One of my key interests is imagi-nations, as the name of this blog suggests, for which I have or am working on 17th Century forces in 6mm and 28mm, and 18th and 19th Centuries in 28mm. Madness perhaps, but the options for creativity this offers makes it worth it. I also have 6mm Franco-Prussian War and Seven Years War collections, and a couple of others in that scale that need a lot of work to get them on the table. In 15mm it’s Ancients, Dark Ages and Fantasy, and then there are some naval periods and other odds and ends. I guess one of the benefits of eclectic interests is that there’s always something different to move on to when you hit a block with what you’re currently doing..

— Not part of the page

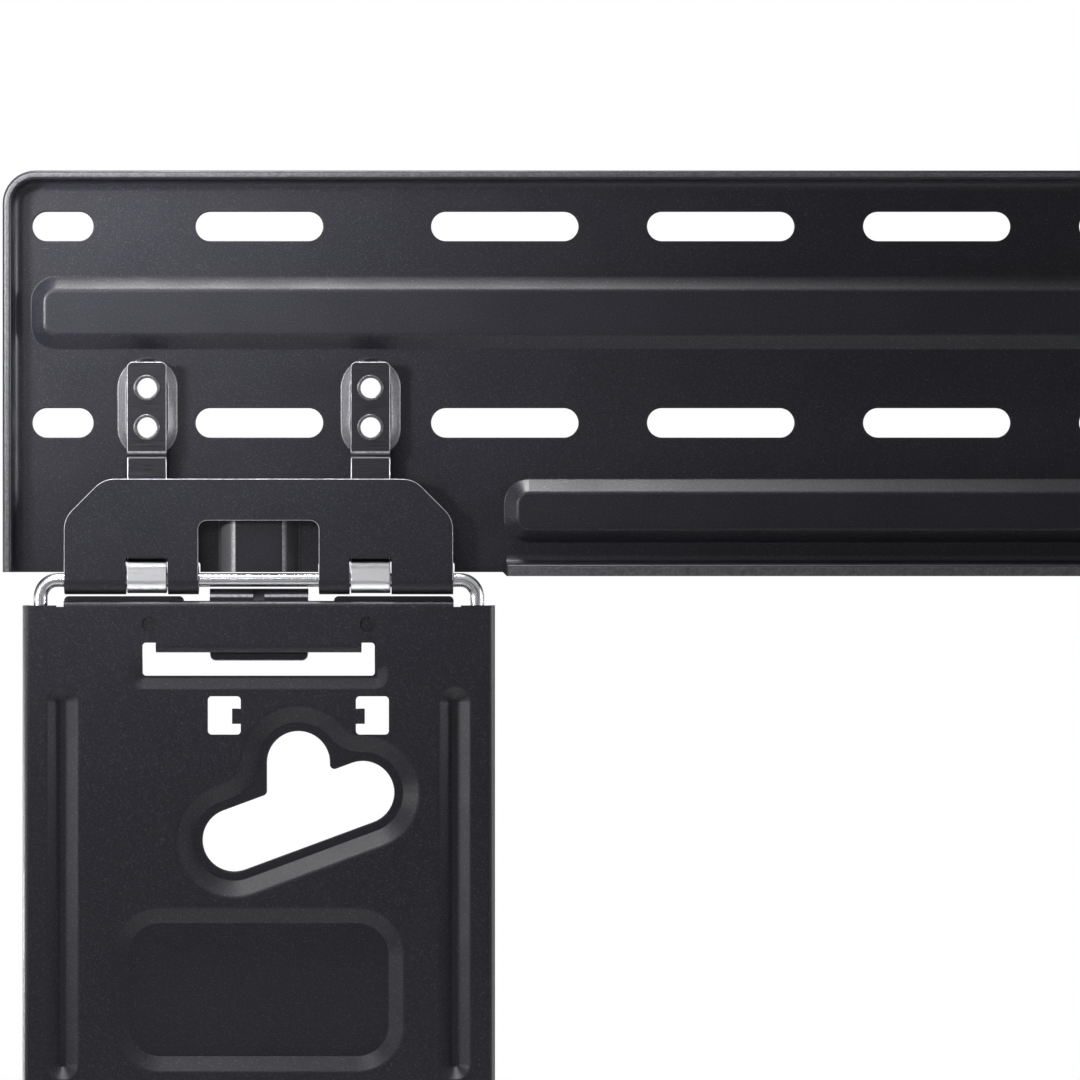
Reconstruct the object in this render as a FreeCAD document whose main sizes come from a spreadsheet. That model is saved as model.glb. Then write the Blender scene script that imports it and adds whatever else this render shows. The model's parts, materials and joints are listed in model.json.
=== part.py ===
import FreeCAD, Part
import math
import os
from FreeCAD import Placement, Rotation, Vector

# Fixed TV wall bracket: a pressed wall plate that carries two hinged arms.
# X runs along the plate, Z is up and the wall is the plane Y = 0, with the viewer at -Y.
# The origin lies on the wall, at the plate's middle, half way between its two slot rows.

# Driving sizes, in millimetres unless a name ends in _deg. A drop is measured downwards.
SIZES = {
    # wall plate
    "arm_place": 200.0,
    "plate_overhang": 65.0,
    "plate_top": 39.0,
    "plate_foot": 63.0,
    "plate_sheet": 2.0,
    "plate_corner": 8.4,
    "rim_depth": 7.5,
    "rim_wall": 2.3,
    "rim_root": 2.7,
    "rim_lip_round": 0.9,
    "foot_rim_gap": 3.0,
    "foot_rim_drop": 1.0,
    "foot_rim_wall": 3.0,
    # slots for the wall screws, in two rows
    "row_half_pitch": 25.0,
    "slot_width": 7.5,
    "slot_pitch": 55.0,
    "slot_bridge": 3.5,
    "slot_edge": 0.25,
    "long_slot": 37.5,
    "middle_slot": 32.5,
    "end_slot": 15.6,
    "end_slot_inset": 15.0,
    # pressed beads of the plate
    "bead_rise": 3.0,
    "bead_flank": 3.5,
    "bead_corner": 6.3,
    "bead_crest": 1.6,
    "bead_root": 0.6,
    "bead_margin": 7.0,
    "upper_bead_top": 12.2,
    "upper_bead_foot": 6.2,
    "lower_bead_gap": 2.4,
    "lower_bead_margin": 7.5,
    "lower_bead_height": 16.2,
    "stiffener_half": 10.3,
    "stiffener_height": 22.0,
    "stiffener_corner": 6.2,
    "stiffener_flank": 4.2,
    "stiffener_root": 1.6,
    # raised pads under the straps
    "pad_rise": 3.6,
    "pad_width": 14.9,
    "pad_height": 25.1,
    "pad_flank": 2.0,
    "pad_crest": 0.7,
    # hinge
    "hinge_gap": 2.0,
    "wire_diameter": 3.5,
    "wire_fit": 0.1,
    "leaf_sheet": 1.8,
    "leaf_height": 25.7,
    "leaf_inset": 10.6,
    "leaf_chamfer": 10.0,
    "leaf_blend": 7.0,
    "leaf_edge": 0.2,
    "leaf_curl_deg": 280.0,
    "notch_width": 30.6,
    "notch_height": 15.1,
    "notch_corner": 2.2,
    "window_height": 5.8,
    "window_play": 0.35,
    "window_corner": 0.4,
    "relief_play": 0.3,
    "relief_height": 2.6,
    "relief_corner": 0.8,
    # straps
    "strap_place": 28.4,
    "strap_width": 10.0,
    "strap_sheet": 1.5,
    "strap_head": 11.6,
    "strap_corner": 1.4,
    "strap_edge": 0.2,
    "strap_step": 1.1,
    "strap_step_gap": 7.3,
    "strap_curl_deg": 270.0,
    "strap_bend": 1.2,
    # eyelets that close the straps on the pads
    "eyelet_pitch": 10.0,
    "eyelet_middle": 21.2,
    "eyelet_bore": 5.15,
    "eyelet_wall": 0.35,
    "eyelet_fit": 0.05,
    "eyelet_ring": 6.6,
    "eyelet_ring_rise": 0.45,
    "eyelet_back": 7.6,
    "eyelet_back_rise": 0.6,
    "eyelet_round": 0.2,
    # arms
    "arm_width": 120.0,
    "arm_length": 136.0,
    "arm_sheet": 1.5,
    "arm_bend": 2.0,
    "arm_corner": 2.5,
    "lip_drop": 5.3,
    "lip_rise": 1.15,
    "lip_inset": 10.5,
    "lip_depth": 2.85,
    "lip_bend": 1.4,
    "lip_relief": 1.9,
    "cut_play": 0.2,
    "dimple_place": 27.7,
    "dimple_below": 6.0,
    "dimple_width": 4.0,
    "dimple_sink": 0.4,
    "boss_width": 5.2,
    "head_slot_half": 29.5,
    "head_height": 10.6,
    "head_slot_height": 8.4,
    "head_slot_corner": 0.9,
    "hem_half": 26.1,
    "hem_height": 2.5,
    "slot_step_sink": 1.0,
    "slot_step_margin": 3.4,
    "slot_step_flank": 2.8,
    "slot_step_crest": 1.5,
    "rib_inset": 10.2,
    "rib_gap": 2.7,
    "rib_foot_margin": 9.0,
    "rib_width": 8.0,
    "rib_sink": 2.4,
    "rib_flank": 3.3,
    "rib_crest": 1.5,
    "panel_inset": 23.0,
    "panel_gap": 17.1,
    "panel_foot_margin": 11.0,
    "panel_corner": 12.0,
    "panel_sink": 2.0,
    "panel_flank": 4.0,
    "panel_crest": 2.0,
    # square windows with a bent tab each
    "square_shift": 10.1,
    "square_place": 18.8,
    "square_width": 8.4,
    "square_gap": 5.2,
    "square_height": 9.75,
    "square_corner": 1.0,
    "tab_reach": 2.2,
    "tab_height": 3.8,
    "tab_below": 5.1,
    "tab_depth": 2.6,
    # keyhole: a round entry over a slanting slot
    "key_radius": 8.0,
    "key_entry_x": 10.05,
    "key_entry_below": 16.9,
    "key_low_x": -6.3,
    "key_low_below": 19.7,
    "key_high_inset": 33.6,
    "key_high_below": 7.6,
    "key_valley": 1.2,
    "key_land": 2.3,
    "key_sink": 2.4,
    "key_flank": 4.3,
    "key_crest": 2.2,
    "key_outer_valley": 6.0,
    "key_edge": 0.3,
    # wire bail
    "leg_inset": 4.5,
    "wire_bend": 4.3,
    "leg_hook": 14.2,
    "foot_turn": 9.0,
    # head bracket behind each arm
    "bracket_sheet": 1.5,
    "tongue_half": 12.5,
    "tongue_gap": 0.45,
    "tongue_drop": 2.4,
    "tongue_corner": 1.6,
    "tongue_edge": 0.25,
    "tongue_bend": 1.0,
    "tongue_shelf": 1.2,
    "dart_half": 2.6,
    "dart_reach": 3.2,
    "dart_depth": 1.9,
    "dart_overlap": 0.3,
    "groove_half": 1.45,
    "groove_foot": 2.4,
    "groove_start": 1.6,
    "groove_floor": 0.3,
    "strip_inner": 19.1,
    "strip_rise": 1.2,
    "strip_corner": 1.2,
    "web_below": 2.7,
    "web_margin": 0.3,
    "wing_below": 3.3,
    "wing_height": 6.6,
    "wing_lead": 1.2,
    "wing_play": 0.6,
    "wing_bend": 1.2,
    "leg_play": 0.05,
}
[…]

These days I also try to play games, whether with a friend, forum group or solo, as often as possible – something I’ve allowed to slip a bit too much in the past. For a hobby called war’gaming’ I suspect that a lot of people play very little or not at all – a poor reward for all the effort and money they expend. My personal mission is to make more time for playing, as I find it’s the best motivator for everything else hobby-wise, and always enjoyable too. That said, I’m sure the majority of posts will be about painting and modelling, but I’ll put up as many as possible about the games I play too.